* [OBJECTIVE] Take every line from the listing below that contains "finishes".

* [PROVIDED DATA]
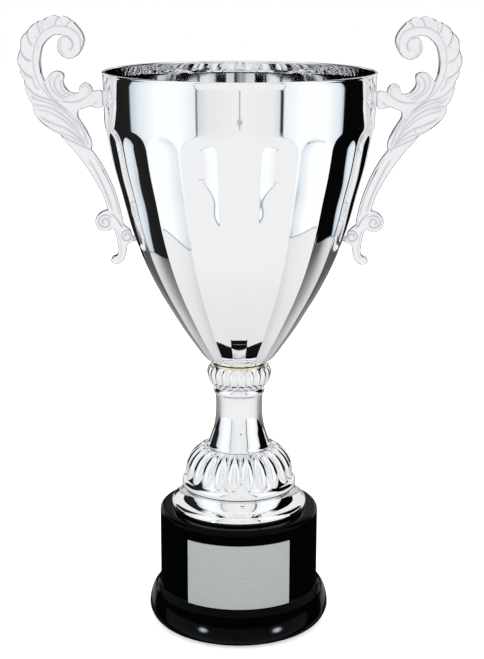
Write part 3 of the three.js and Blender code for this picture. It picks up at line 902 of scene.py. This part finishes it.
---
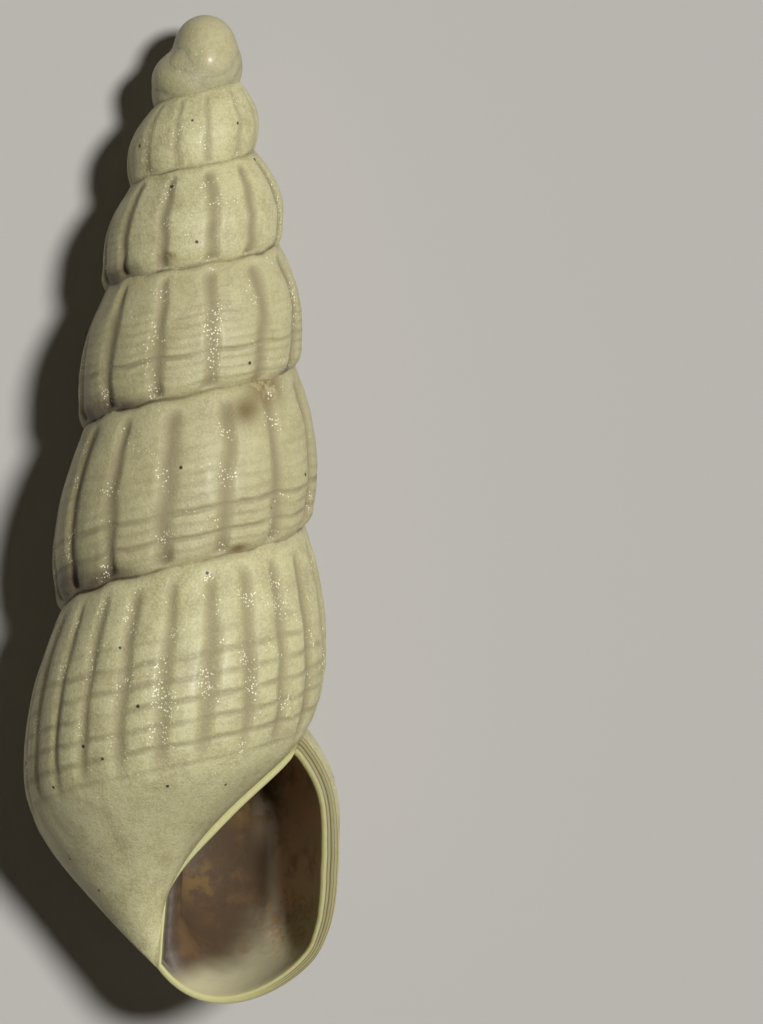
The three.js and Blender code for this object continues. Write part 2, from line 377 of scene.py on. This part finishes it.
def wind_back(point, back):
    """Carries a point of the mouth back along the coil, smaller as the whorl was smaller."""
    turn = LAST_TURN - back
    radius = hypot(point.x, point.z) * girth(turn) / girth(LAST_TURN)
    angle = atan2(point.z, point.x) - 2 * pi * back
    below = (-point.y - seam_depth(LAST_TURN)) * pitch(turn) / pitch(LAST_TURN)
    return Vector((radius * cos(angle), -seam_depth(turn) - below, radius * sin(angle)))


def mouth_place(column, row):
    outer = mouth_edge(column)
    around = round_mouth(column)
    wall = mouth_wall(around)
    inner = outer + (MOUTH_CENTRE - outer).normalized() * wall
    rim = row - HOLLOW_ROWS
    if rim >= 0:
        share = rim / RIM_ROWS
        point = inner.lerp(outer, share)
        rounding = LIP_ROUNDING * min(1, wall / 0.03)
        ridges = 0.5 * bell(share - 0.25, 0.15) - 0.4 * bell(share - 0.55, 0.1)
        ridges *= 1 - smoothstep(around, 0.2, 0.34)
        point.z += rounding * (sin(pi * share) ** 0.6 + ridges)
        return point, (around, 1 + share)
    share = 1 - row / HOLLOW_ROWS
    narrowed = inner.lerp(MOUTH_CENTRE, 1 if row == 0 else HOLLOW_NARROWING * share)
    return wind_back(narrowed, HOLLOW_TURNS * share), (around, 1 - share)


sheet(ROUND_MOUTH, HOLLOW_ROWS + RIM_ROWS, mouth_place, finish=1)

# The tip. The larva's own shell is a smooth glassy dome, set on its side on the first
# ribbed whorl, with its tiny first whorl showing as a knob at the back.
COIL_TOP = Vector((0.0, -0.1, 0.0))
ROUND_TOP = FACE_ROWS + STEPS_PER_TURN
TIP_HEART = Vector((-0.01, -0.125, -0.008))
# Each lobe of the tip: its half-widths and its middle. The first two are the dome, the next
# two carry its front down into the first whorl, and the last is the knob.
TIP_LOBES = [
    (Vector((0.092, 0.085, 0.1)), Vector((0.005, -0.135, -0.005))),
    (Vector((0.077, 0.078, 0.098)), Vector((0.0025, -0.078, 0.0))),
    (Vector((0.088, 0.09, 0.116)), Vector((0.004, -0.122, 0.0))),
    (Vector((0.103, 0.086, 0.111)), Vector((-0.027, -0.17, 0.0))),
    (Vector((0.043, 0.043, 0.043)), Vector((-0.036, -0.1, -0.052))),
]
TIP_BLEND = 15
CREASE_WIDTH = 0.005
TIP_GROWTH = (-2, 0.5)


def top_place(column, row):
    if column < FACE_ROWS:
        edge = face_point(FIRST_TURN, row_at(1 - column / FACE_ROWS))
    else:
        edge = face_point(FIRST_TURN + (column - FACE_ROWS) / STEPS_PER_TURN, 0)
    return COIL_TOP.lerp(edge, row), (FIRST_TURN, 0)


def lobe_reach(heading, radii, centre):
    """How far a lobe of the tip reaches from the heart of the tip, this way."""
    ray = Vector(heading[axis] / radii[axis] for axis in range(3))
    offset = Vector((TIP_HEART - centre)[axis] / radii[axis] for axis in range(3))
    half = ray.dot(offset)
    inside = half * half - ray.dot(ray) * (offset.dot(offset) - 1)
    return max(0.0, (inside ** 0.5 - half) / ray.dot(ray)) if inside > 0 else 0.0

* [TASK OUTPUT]
Write part 3 of the three.js and Blender code for this picture. It picks up at line 902 of scene.py. This part finishes it.
The three.js and Blender code for this object continues. Write part 2, from line 377 of scene.py on. This part finishes it.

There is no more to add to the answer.